Of the yeast species isolated from the root canals, R. mucilaginosa (4/8) and C. albicans (3/8) were almost equally prevalent, whilst C. sake (1/8) was recovered as a single strain from only one tooth (patient 3). The isolation of Rhodotorula species from three root canals and the saliva of two patients (patients 1 and 5) was unusual, because its presence in root canals has not been reported previously.

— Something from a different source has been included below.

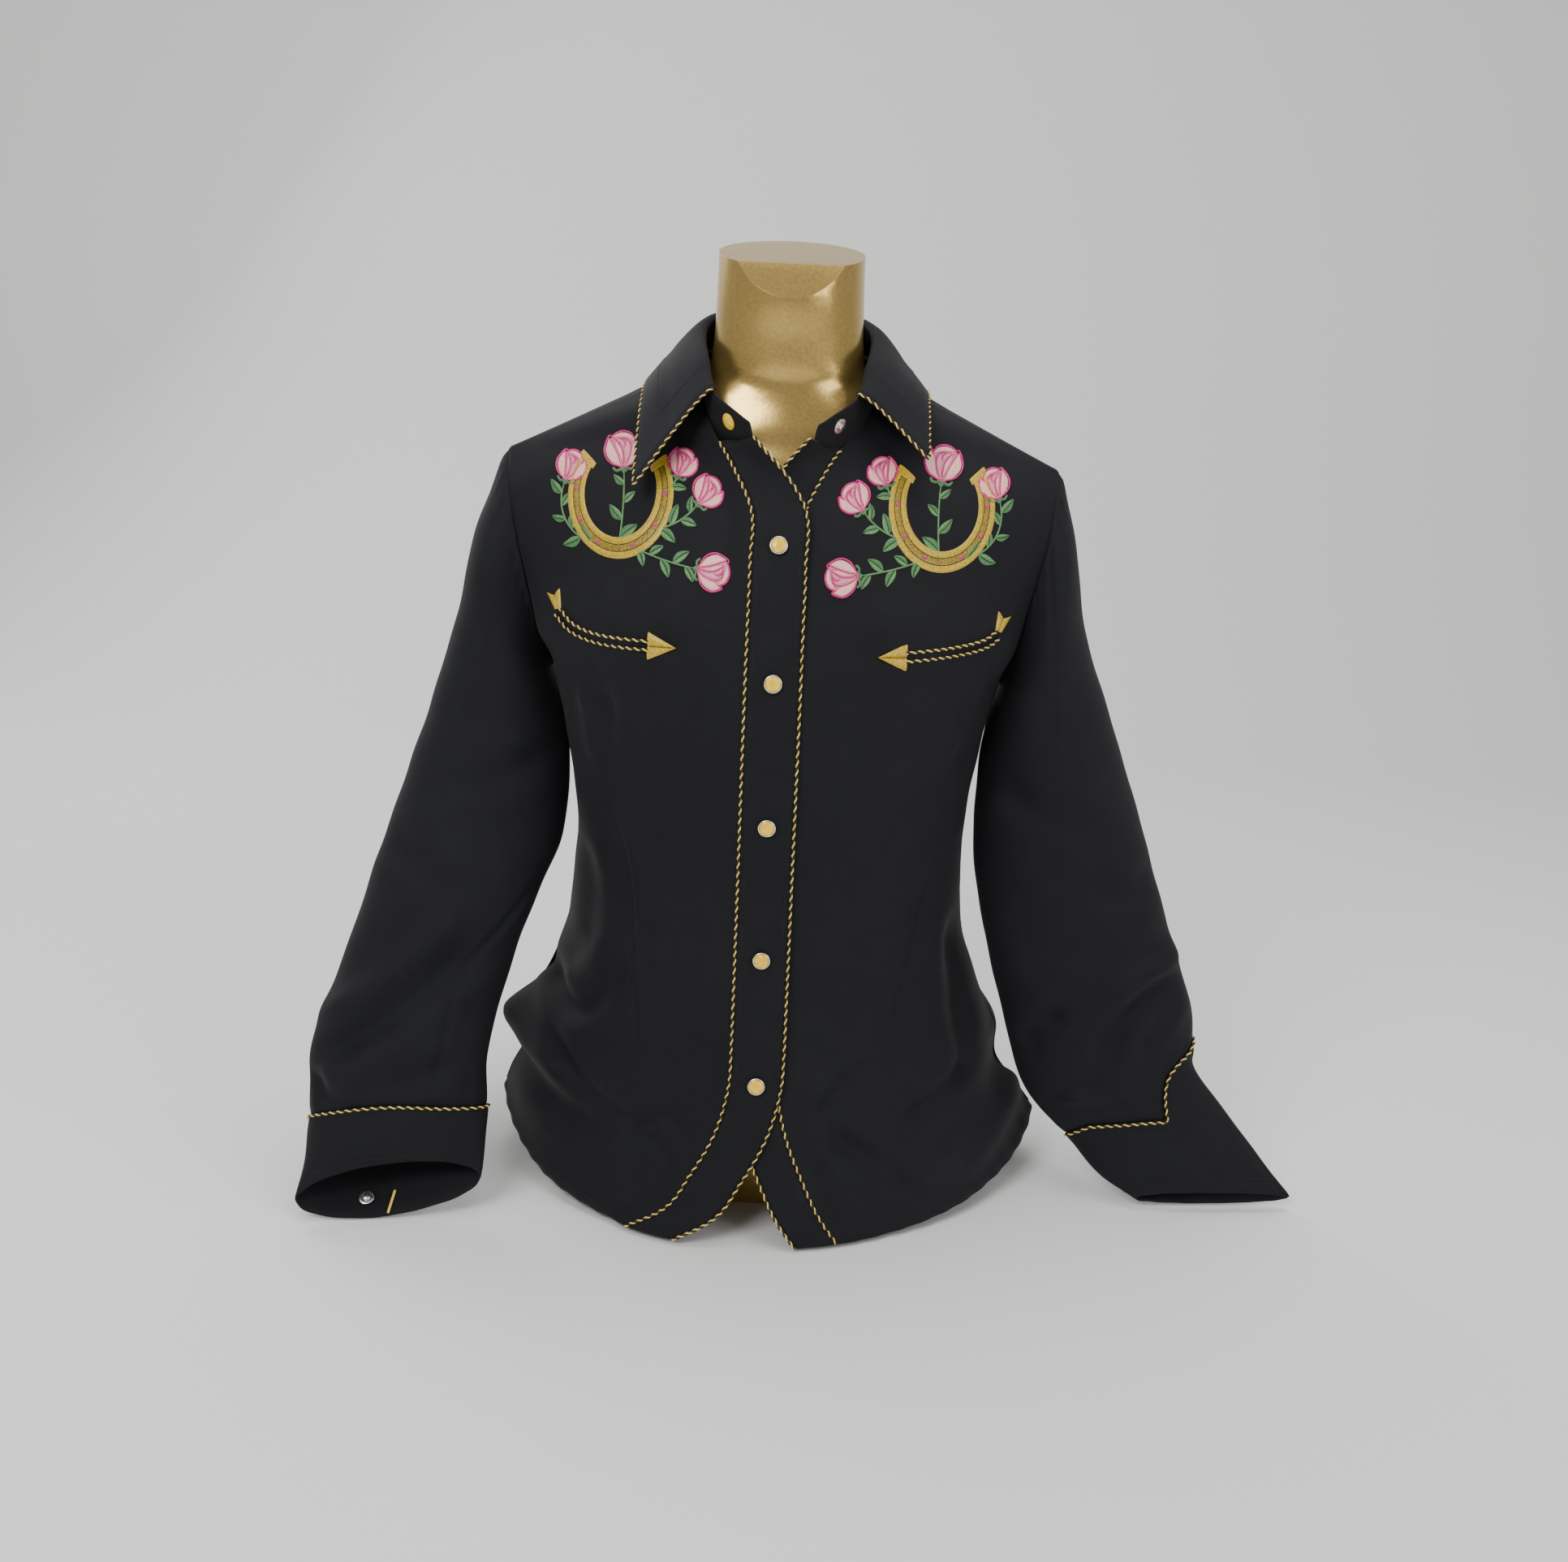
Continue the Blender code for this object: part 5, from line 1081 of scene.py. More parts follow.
def thread(name, dark, pale, roughness=0.45, sheen=0.2):
    """Embroidery or cord thread: fine strands with a silky light along them."""
    made, nodes, links, shader = blank(name, pale, roughness)
    where = nodes.new("ShaderNodeTexCoord").outputs["Object"]
    strands = noise(nodes, links, where, Scale=900.0, Detail=3.0)
    links.new(ramp(nodes, links, strands, (0.32, dark), (0.62, pale)), shader.inputs["Base Color"])
    links.new(bump(nodes, links, strands, 0.35, 0.0002).outputs["Normal"], shader.inputs["Normal"])
    shader.inputs["Sheen Weight"].default_value = sheen
    return made


def gold_paint_material():
    """Satin gold paint, with scratches down to a pinkish undercoat and a few dull patches."""
    made, nodes, links, shader = blank("gold_paint_worn", (0.60, 0.44, 0.19), 0.30, 0.85)
    where = nodes.new("ShaderNodeTexCoord").outputs["Object"]
    stretch = texture(nodes, links, where, "ShaderNodeMapping", Scale=(30, 30, 160), Rotation=(0.5, 0.2, 0.3))
    scratch = noise(nodes, links, stretch.outputs["Vector"], Scale=1.0, Detail=8.0, Roughness=0.72)
    fine = noise(nodes, links, where, Scale=420.0, Detail=4.0)
    gold = ramp(nodes, links, fine, (0.30, (0.50, 0.34, 0.10)), (0.70, (0.62, 0.43, 0.14)))
    mix = node(nodes, "ShaderNodeMixRGB", Color2=(0.72, 0.40, 0.30, 1))
    links.new(ramp(nodes, links, scratch, (0.675, (0, 0, 0)), (0.70, (1, 1, 1))), mix.inputs["Fac"])
    links.new(gold, mix.inputs["Color1"])
    links.new(mix.outputs["Color"], shader.inputs["Base Color"])
    vary_roughness(nodes, links, noise(nodes, links, where, Scale=14.0, Detail=4.0), 0.17, 0.30, shader)
    links.new(bump(nodes, links, fine, 0.12, 0.0004).outputs["Normal"], shader.inputs["Normal"])
    return made


def pearl_material():
    """Amber pearl: cloudy bands under a clear glossy face."""
    made, nodes, links, shader = blank("pearl_amber", (0.90, 0.52, 0.04), 0.18)
    where = nodes.new("ShaderNodeTexCoord").outputs["Object"]
    cloud = noise(nodes, links, where, Scale=190.0, Detail=3.0, Distortion=1.6)
    amber = ramp(nodes, links, cloud, (0.35, (0.86, 0.48, 0.012)), (0.65, (1.00, 0.74, 0.05)))
    links.new(amber, shader.inputs["Base Color"])
    shader.inputs["Coat Weight"].default_value = 0.3
    shader.inputs["Coat Roughness"].default_value = 0.06
    return made


def metal_material():
    made, nodes, links, shader = blank("snap_metal_bright", (0.78, 0.76, 0.71), 0.24, 1.0)
    where = nodes.new("ShaderNodeTexCoord").outputs["Object"]
    vary_roughness(nodes, links, noise(nodes, links, where, Scale=600.0, Detail=2.0), 0.16, 0.34, shader)
    return made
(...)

Yeasts were shown to be more prevalent in previously treated (16%) than untreated (5.7%) canals; in either case, they were strongly associated with their presence in saliva (odds ratio = 13.8, P = 0.021, 95% CI = 1.5–129.9). Although the number of yeast-positive samples is small, the small P-value indicates that the detected difference is likely to be real, whilst the wide confidence interval suggests that the true magnitude of this difference is difficult to estimate with precision. The yeasts may have invaded root canals during initial treatment via leaking restorations or by colonization of dentinal tubules. Once Candida species enter the root canal, they may further penetrate into root canal dentinal tubules by adoption of a range of growth patterns (blastospores and hyphae) and interact with other microorganisms to form a complex biofilm (Bagg & Silverwood 1986, Jenkinson et al. 1990, Qen et al. 1997, 1999). Fungi, unlike most bacteria, are highly resistant to routine root canal irrigants such as sodium hypochlorite (Qen et al. 1999, Waltimo et al. 1999) and medication (calcium hydroxide) (Waltimo et al. 1999). The antifungal effect of sodium hypochlorite may be further hindered by the presence of a smear layer (Qen et al. 1999). Mechanical instrumentation of canals may help to disrupt and expose biofilm organisms to irrigating solutions but at the same time may produce a smear layer that may enhance the growth of surviving yeast cells. On the basis of this, a case could be made for ethylenediaminetetraacetic acid (EDTA) irrigation to remove the smear layer and perhaps an antifungal medicament for recalcitrant cases. Furthermore, EDTA has been shown to have a potent antifungal effect (Qen et al. 2000), possibly due to its ability to chelate calcium ions which have a critical role in morphogenesis and pathogenicity of C. albicans.
The role of yeasts in root canal infection and periapical disease is still poorly understood and warrants further investigation.